The word "action" disturbs the jealous advocate of civil rights. He therefore comes up with his own causal line—between any attempt at suppressing any kind of literature and the subversion of the foundations of the Republic. The common-sense view expresses doubt about this causal line. There is, it says, insufficient evidence that any such alarming consequences will follow if the action taken is rational and prudent.

Here the real issue begins to appear: what kinds of action, as taken by whom, are rational and prudent in the circumstances? And what promise of effectiveness do they offer?

Mr. Fischer has his own program of action, which deserves consideration. He recommends two positive courses. The first is self-regulation by newsdealers, book sellers, and other merchants. They should, he says, "set their own house in order; they should refuse to sell any publication which—in their own untrammeled

[p. 123]

judgment—falls below their own standards as responsible businessmen."

A question of fact occurs here: how effective so far has the principle of self-regulation been in the solution of our real national problem? The evidence suggests a discouraging answer. Some efforts in this direction have been made, always under the pressure of public opinion; but their slim success bases little hope for the future. Second, the principle itself may be, and has been, called in question. For instance, in a report entitled The Freedom to Read, written for the National Book Committee, Richard McKeon, Walter Gellhorn and Robert K. Merton say this:

The dangers of police censorship are obvious; but we are convinced that the dangers of a code of self-censorship are even greater. It provides the means by which all kinds of restrictions can be put on freedom of expression, and it places the freedom to read in the hands of a group which does not even have the accountability to the public which a chief of police has (p. 70).

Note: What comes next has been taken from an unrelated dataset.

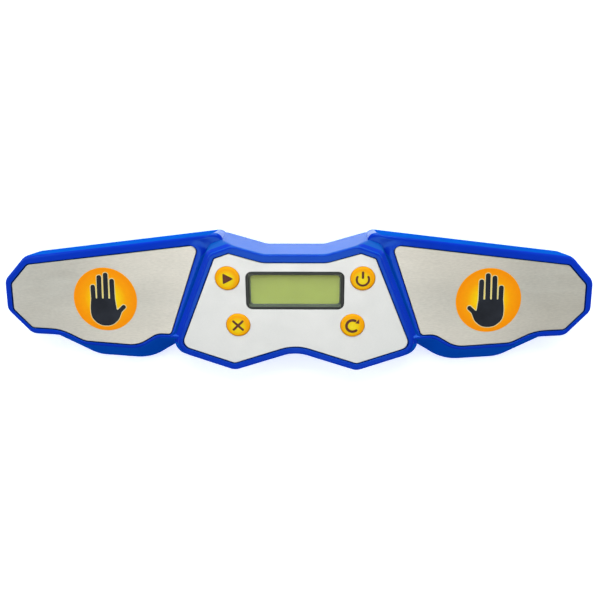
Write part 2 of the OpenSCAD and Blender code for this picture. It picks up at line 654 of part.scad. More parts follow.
// Contact blade at one end of the bay, with a dimple for a cell's cap or a leaf for its base
module blade(y) {
    block([bay_hw - blade_t, y - 4.2, cell_h - 4.4], [blade_t, 8.4, 8.6]);
}
module dimple(y) {
    block([bay_hw - blade_t - 0.4, y - contact_w / 2, cell_h - contact_w / 2], [0.5, contact_w, contact_w]);
}
module leaf(y) {
    translate([bay_hw - blade_t, y + contact_w / 2, cell_h]) rotate([90, 0, 0]) linear_extrude(contact_w) polygon([[0.1, -4.2],
        [-leaf_rise, -0.6], [-leaf_rise, 0.6], [-0.9, 4], [-0.6, 3.6], [-leaf_rise + 0.4, 0.4],
        [-leaf_rise + 0.4, -0.4], [0.1, -3.6]]);
}
module tab(y) {
    block([bay_hw - blade_t, y - 0.8, cell_h], [blade_t, 1.6, tab_top(y) - cell_h]);
}
module positive_contact() color(steel) on_table() to_side(-1) {
    blade(bay_y + cell_pitch / 2);
    dimple(bay_y + cell_pitch / 2);
    tab(bay_y + cell_pitch / 2);
}
module negative_contact() color(steel) on_table() to_side(-1) {
    blade(bay_y - cell_pitch / 2);
    leaf(bay_y - cell_pitch / 2);
    tab(bay_y - cell_pitch / 2);
}
module bridge_contact() color(steel) on_table() {
    blade(bay_y - cell_pitch / 2);
    dimple(bay_y - cell_pitch / 2);
    blade(bay_y + cell_pitch / 2);
    leaf(bay_y + cell_pitch / 2);
    block([bay_hw - blade_t, bay_y - cell_pitch / 2, cell_h - contact_w / 2], [blade_t, cell_pitch, contact_w]);
}

// ---- Fasteners and feet ---------------------------------------------------

module housing_screws() color(steel) on_table() both_sides() for (s = screw_places) translate([s.x, s.y, 0])
    difference() {
        union() {
            translate([0, 0, screw_seat - 1.6]) cylinder(r = screw_head_r, h = 1.6);
            translate([0, 0, screw_seat - 0.5]) cylinder(d = screw_d, h = screw_top - screw_seat + 0.5);
        }
        block([-0.35, -1.8, screw_seat - 2], [0.7, 3.6, 1.2]);
        block([-1.8, -0.35, screw_seat - 2], [3.6, 0.7, 1.2]);
    }
module foot(p) color([0.1, 0.1, 0.11]) on_table() translate([p.x, p.y, 0]) rotate_extrude()
    polygon([[0, 0], [foot_d / 2 - 0.6, 0], [foot_d / 2 - 0.15, 0.45], [foot_d / 2 - 0.15, belly_h + foot_seat],
        [0, belly_h + foot_seat]]);
module left_front_foot() foot(mirror_x(foot_front));
module left_rear_foot() foot(mirror_x(foot_rear));
module right_front_foot() foot(foot_front);
module right_rear_foot() foot(foot_rear);
module console_left_foot() foot(mirror_x(foot_middle));
module console_right_foot() foot(foot_middle);

upper_housing();
lower_housing();
face_plate();
left_touch_plate();
right_touch_plate();
display_bezel();
display_window();
display_glass();
display_holder();
front_zebra_strip();
rear_zebra_strip();
play_button();
power_button();
cancel_button();
reset_button();
play_switch();
power_switch();
cancel_switch();
reset_switch();
play_plunger();
power_plunger();
cancel_plunger();
reset_plunger();
main_board();
controller_chip();
crystal();
board_screws();
left_touch_lead();
right_touch_lead();
left_lead_nut();
right_lead_nut();
battery_door();
front_cell();
rear_cell();
positive_contact();
negative_contact();
bridge_contact();
housing_screws();
left_front_foot();
left_rear_foot();
right_front_foot();
right_rear_foot();
console_left_foot();
console_right_foot();
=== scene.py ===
"""Speed cube timer: a tilted display console between two metal-topped touch wings.

Shapes are worked out in millimetres with y = 0 midway between the two rows of buttons, and go into the
meshes in metres, moved by SHIFT to the frame's origin.
"""
import math

import bpy
import numpy as np
from mathutils import Matrix, Vector


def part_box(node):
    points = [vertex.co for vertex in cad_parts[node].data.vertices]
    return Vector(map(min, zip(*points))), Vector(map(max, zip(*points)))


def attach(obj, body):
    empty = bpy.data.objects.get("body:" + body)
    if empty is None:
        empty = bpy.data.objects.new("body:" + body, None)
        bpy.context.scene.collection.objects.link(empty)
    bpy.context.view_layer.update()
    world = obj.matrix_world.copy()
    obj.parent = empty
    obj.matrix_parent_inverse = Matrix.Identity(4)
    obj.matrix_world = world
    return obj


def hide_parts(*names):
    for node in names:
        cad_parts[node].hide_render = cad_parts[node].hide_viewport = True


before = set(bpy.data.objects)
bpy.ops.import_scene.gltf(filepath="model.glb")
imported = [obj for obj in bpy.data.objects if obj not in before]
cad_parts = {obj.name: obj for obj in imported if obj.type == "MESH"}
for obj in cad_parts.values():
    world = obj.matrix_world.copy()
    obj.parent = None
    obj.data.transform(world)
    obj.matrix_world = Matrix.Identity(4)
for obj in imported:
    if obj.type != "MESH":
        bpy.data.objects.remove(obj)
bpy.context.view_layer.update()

MM = 0.001
ARC_STEPS = 10          # steps in a corner's arc
STRAIGHT_POINTS = 2     # points between two corners
SHARP = math.radians(32)

# ---- Sizes in millimetres, the same as the solids' -------------------------------------------------------
FACE_H, FACE_TILT = 22.7, math.radians(6.5)     # the face's plane: its height at y = 0 and its tilt
WING_H, WING_ROLL = 21.5, math.radians(1.8)     # the wings' planes: their height at x = 0 and their roll
BELLY_H, SPLIT_H, FLOOR_H, WALL, DECK_T = 1.2, 4.6, 3.2, 2.2, 1.5
PLATE_SINK, FACE_PLATE_T, TOUCH_PLATE_T, GAP = 0.4, 0.5, 0.8, 0.2
FACE_DECK, WING_DECK = PLATE_SINK + FACE_PLATE_T, PLATE_SINK + TOUCH_PLATE_T

# Face plate, its right half from the notch at the front to the rear edge; rims and feet go edge by edge.
FACE_HALF = np.array([[0, -22.5], [30.9, -32.8], [57.2, -23.4], [38.6, 21.7], [31.6, 24.2], [15.6, 19.6]])
FACE_CORNERS = np.concatenate([FACE_HALF, FACE_HALF[:0:-1] * [-1, 1]])
FACE_RADII = np.array([23, 3, 4, 1.2, 1.2, 15, 15, 1.2, 1.2, 4, 3.0])
FACE_RIMS = np.array([4.0, 4.0, 3.1, 3.1, 4.5, 4.5, 4.5, 3.1, 3.1, 4.0, 4.0])
FACE_ROUND = 1.0
CONSOLE_FEET = np.array([1.4, 1.4, 2.4, 6, 2.3, 2.3, 2.3, 6, 2.4, 1.4, 1.4])
FLANKS, SHOULDERS = [2, 8], [3, 7]
WAISTS = {0.72: (2.4, 4.0), 0.88: (1.9, 1.7)}   # share of the height: reach of the flanks and the shoulders

# Right touch plate, from its inner rear corner round: edge 0 is the inner one, which faces the console.
PLATE_CORNERS = np.array([[47.0, 27.6], [62.8, -17.3], [69.6, -17.0], [80.0, -23.3], [107.3, -21.4],
    [119.2, -15.4], [133.7, -14.7], [142.6, -5.2], [142.3, 7.8], [133.3, 17.4]])
PLATE_RADII = np.array([2.6, 2, 9, 15, 10, 25, 2.6, 2.6, 2.6, 2.6])
WING_REACH = 11.0
WING_RIMS = np.array([WING_REACH, 2.8, 2.8, 2.8, 2.8, 3.4, 2.6, 3.4, 3.8, 4.9])
WING_FEET = np.array([WING_REACH, 9, 11, 11, 9, 6, 3, 3.4, 3.8, 4.9])
WING_ROLLS = np.array([0, 1.15, 1.15, 1.15, 1.15, 1.2, 0.9, 1.0, 1.0, 2.0])
WING_SHOULDER_R, RIDGE_CORNER_R = 4.0, 5.5
VALLEY_DEPTH, VALLEY_IN = 1.3, 3.6     # the valley's depth and the width of its floor
RIM_END = 0.74                         # reach where the flat rim ends
RIDGE, RIDGE_SLOPE = np.array([2.7, 1.1]), np.array([2.2, 1.8])     # reach and slope at edge 0's two ends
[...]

I don't necessarily endorse this judgment; but it may suggest that Mr. Fischer is on shaky ground.

There are other questions too. What, I might ask, is the right of a newsdealers to "untrammeled judgment"? Is his judgment, as a matter of fact, untrammeled? And whether it is or not, why should one trust it as a means of solution for our real national problem? Is he a better critic of literature, a better judge of morality, than the average parent? How is one even to know what his "standards as a responsible businessman" are? And if they could be known, is there to be no possibility of public judgment on them? On what title is this Olympian immunity claimed? One would like to know.

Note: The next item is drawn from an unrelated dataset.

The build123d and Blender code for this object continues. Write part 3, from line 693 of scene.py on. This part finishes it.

The second positive course is the action of law—legislative and court action. I am inclined to think that Mr. Fischer's confidence in the efficacy of legal action as a corrective in this difficult field of printed media will be astonishing to students of the law. If I mistake not, it is pretty generally admitted that the present legal picture is a muddle. It is further admitted that the difficulties encountered in trying to straighten it out are immense. There are the two sacred legal doctrines that must be protected—prior restraint and due process. Furthermore, there are certain adverse high-court decisions that seem to have reduced the law to a state of practical impotence, not least in the two crucial areas of obscenity and violence.

What is even more decisive, even if the law could be lifted to the full height of its legitimate potency, it would still be largely impotent to cope with the new problem of mass media, whose crude subtleties seem to defeat the subtle crudities of the law. The grounds for accepting the relative ineffectiveness of law in this special field, where the moral issue is not justice, are both theoretical and practical—to be found both in the art of jurisprudence and in the lessons of history.

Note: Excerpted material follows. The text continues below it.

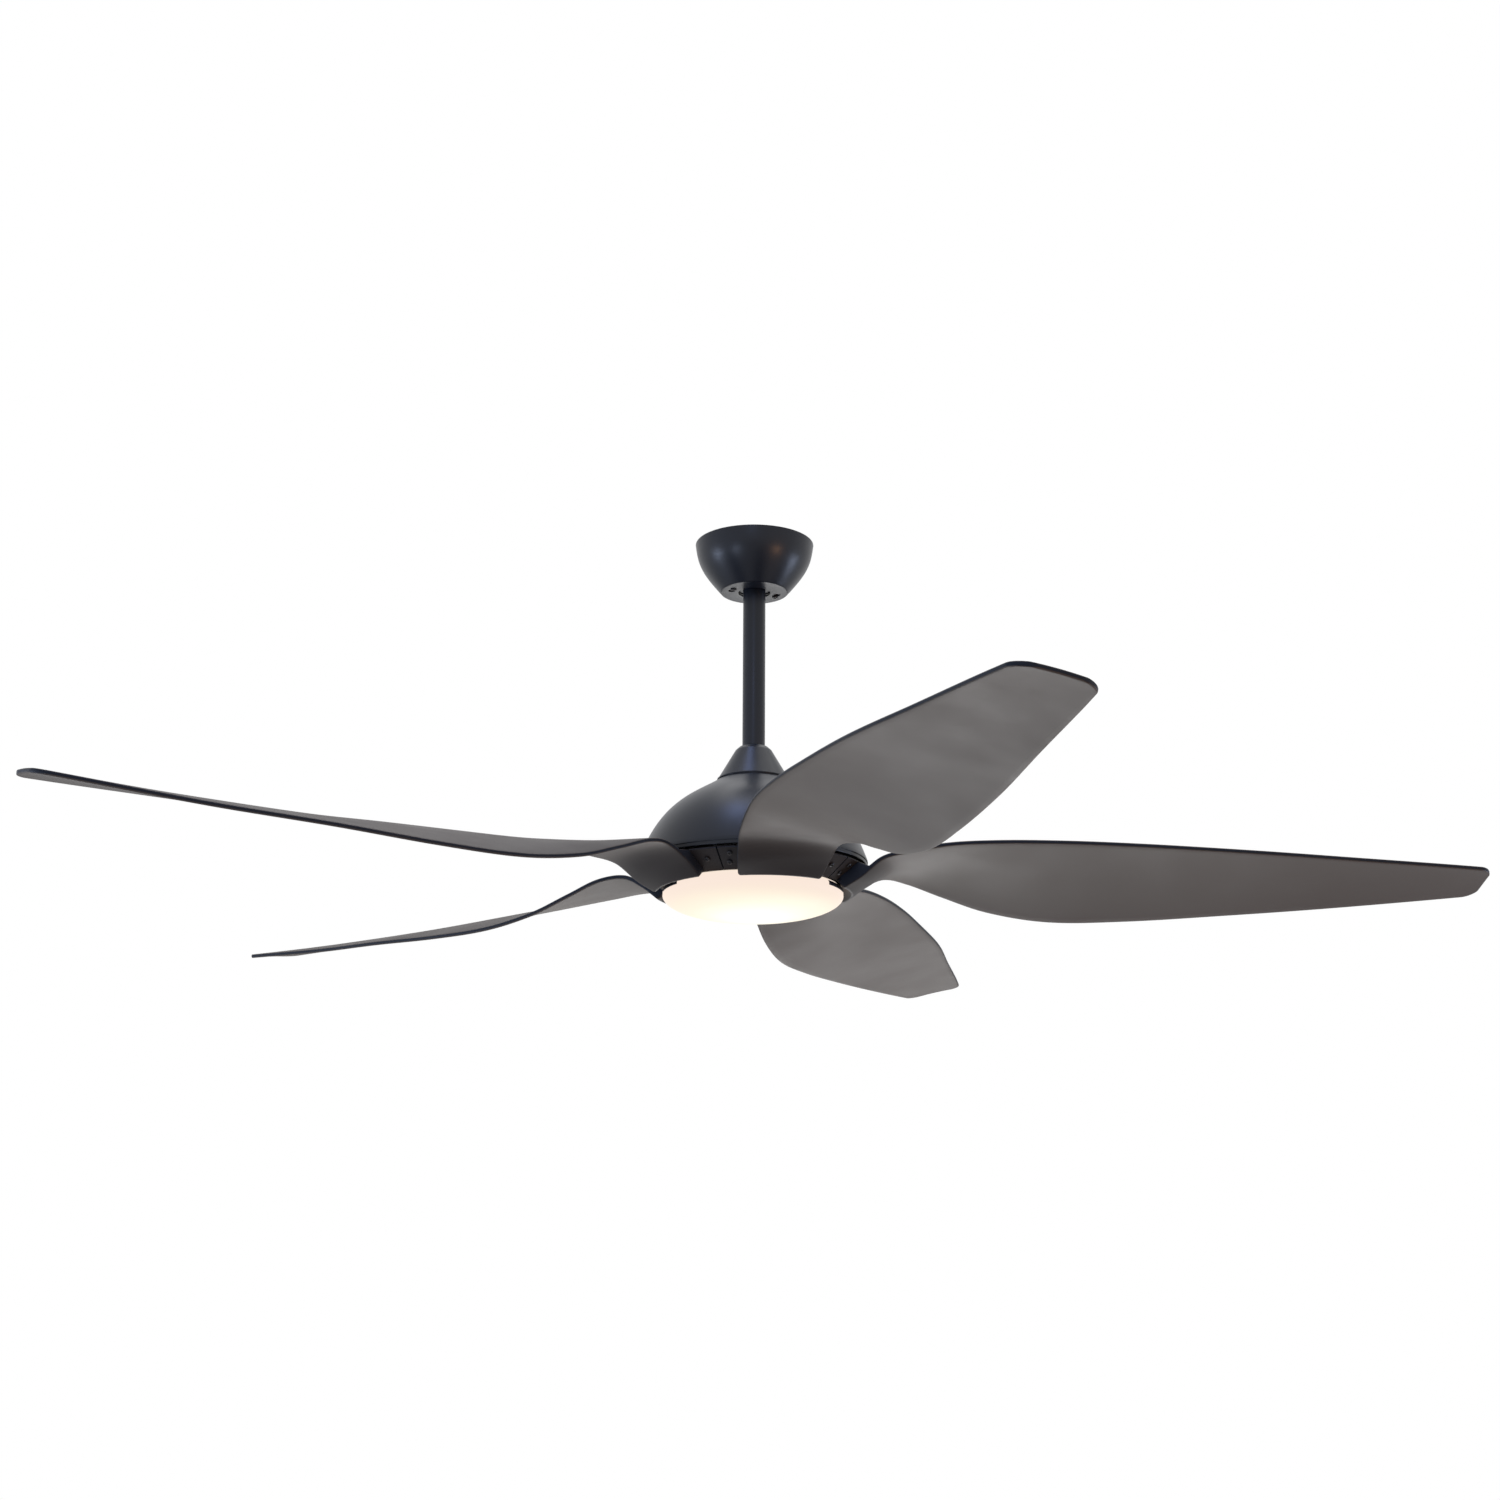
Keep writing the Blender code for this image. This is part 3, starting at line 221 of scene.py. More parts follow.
def lathe(
    name: str,
    outline: Sequence[Point],
    base: float = 0.0,
    sides: int = SMOOTH_SIDES,
    start: float = 0.0,
    sweep: float = 360.0,
) -> bpy.types.Object:
    """Turns a closed outline around the fan's axis.

    Args:
        name: The piece's name.
        outline: Points of (radius, height) in millimetres.
        base: Height of the outline's zero, in metres.
        sides: Number of steps around.
        start: Angle of the first side, in degrees.
        sweep: Angle covered, in degrees.

    Returns:
        The turned piece, closed at both ends if it is a sector.
    """
    mesh = bmesh.new()
    full = sweep >= 360.0
    rings = []
    for i in range(sides if full else sides + 1):
        angle = start + sweep * i / sides
        ring = [mesh.verts.new(polar(max(r, 0) * MM, angle, base + z * MM)) for r, z in outline]
        rings.append(ring)
    skin(mesh, rings + rings[:1] if full else rings)
    if not full:
        mesh.faces.new(rings[0])
        mesh.faces.new(rings[-1])
    bmesh.ops.remove_doubles(mesh, verts=mesh.verts, dist=MERGED)
    bmesh.ops.dissolve_degenerate(mesh, edges=mesh.edges, dist=MERGED)
    return new_piece(name, mesh)


def apply_modifiers(piece: bpy.types.Object) -> None:
    """Applies a piece's modifiers to its mesh.

    Args:
        piece: The piece, whose mesh is replaced.
    """
    bpy.context.view_layer.update()
    graph = bpy.context.evaluated_depsgraph_get()
    before, data = piece.data, bpy.data.meshes.new_from_object(piece.evaluated_get(graph))
    piece.modifiers.clear()
    piece.data = data
    bpy.data.meshes.remove(before)
    shade(data)


class Join(Enum):
    """What a tool does to a piece."""

    CUT = "DIFFERENCE"
    ADD = "UNION"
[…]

Mr. Fischer suggests two manners of action—one private, the other public—whose possibilities ought by all means be explored and exploited. But in the course of rational public argument it would, I think, appear that his program of positive action is inadequate to the real national problem that confronts us. His negative demand is more acceptable. He wants organizations of private right to stop campaigns of coercion. So do I. Mr. Fischer's reasons are, I think, doctrinaire; further argument would have to illuminate the fact, if it is a fact. Whereas, I, as a Catholic, am not a doctrinaire.


In my Chicago lecture I said that

. . . it is not possible to prove the position, taken by some, that an action like the boycott of a moving picture is somehow "unrightful," or "undemocratic" or "unconstitutional." No one can show that such an action lies beyond the limits of a primeval American right to protest and object. The action may indeed be strenuous; but the American right to protest and object is permitted to run to some pretty strenuous extremes. This said against the doctrinaire, it remains true that methods of action which verge upon the coercive exhibit some incongruity when used by citizen- groups in the interests of morality in literature or on the screen. Even if they raise no issue of abstract right, they do raise the concrete issue of prudence, which, equally with justice, is one of the cardinal virtues.

I hold to this position now, against Mr. Fischer (I think), and also (I think) against the NODL in its present ambiguous situation—certainly in its representation by local zealots and by the secular arm of the police.

I further hold to my previous position that private agencies such as the NODL can perform an indispensable public function in the promotion of public morality—provided they understand what their function is. It is not to supplant the coercive function of the agencies of public law. It is to represent, soberly and honestly, the principle of voluntary reform, to be accomplished on the basis of social cooperation—that sincere cooperation which in America is always ready to be stimulated but often needs stimulation.

This principle of reform is altogether valid in itself. Its applications call for prudence— concretely, as I have previously said, for "men and women of prudence, who understand the art of procedure, and understand too that we are morally bound, by the virtue of prudence, to a concrete rightness of method in the pursuit of moral aims," For the rest, the rationality of this method of social reform will be understood, and its pitfalls will be avoided, if we can all somehow hold to high standards of public discussion. In this respect the editor of Harper's has failed. But his failure is less reprehensible than that of Catholics who miss their present opportunity—and duty—to perform the instant task, which is to inject the Catholic tradition of rationality into a mass democracy that is rapidly slipping its moorings in reason.

(1)Editor Note: Published as 1956a: "The Bad Arguments Intelligent Men Make," America. 96 (November 3, 1956): 120–23. This and the Fischer article that provoked it were published as appendixes in Catholic Viewpoint on Censorship, ed. Harold C. Gardiner, S.J. (Garden City, N.J.: Hanover House, 1958), 157–92.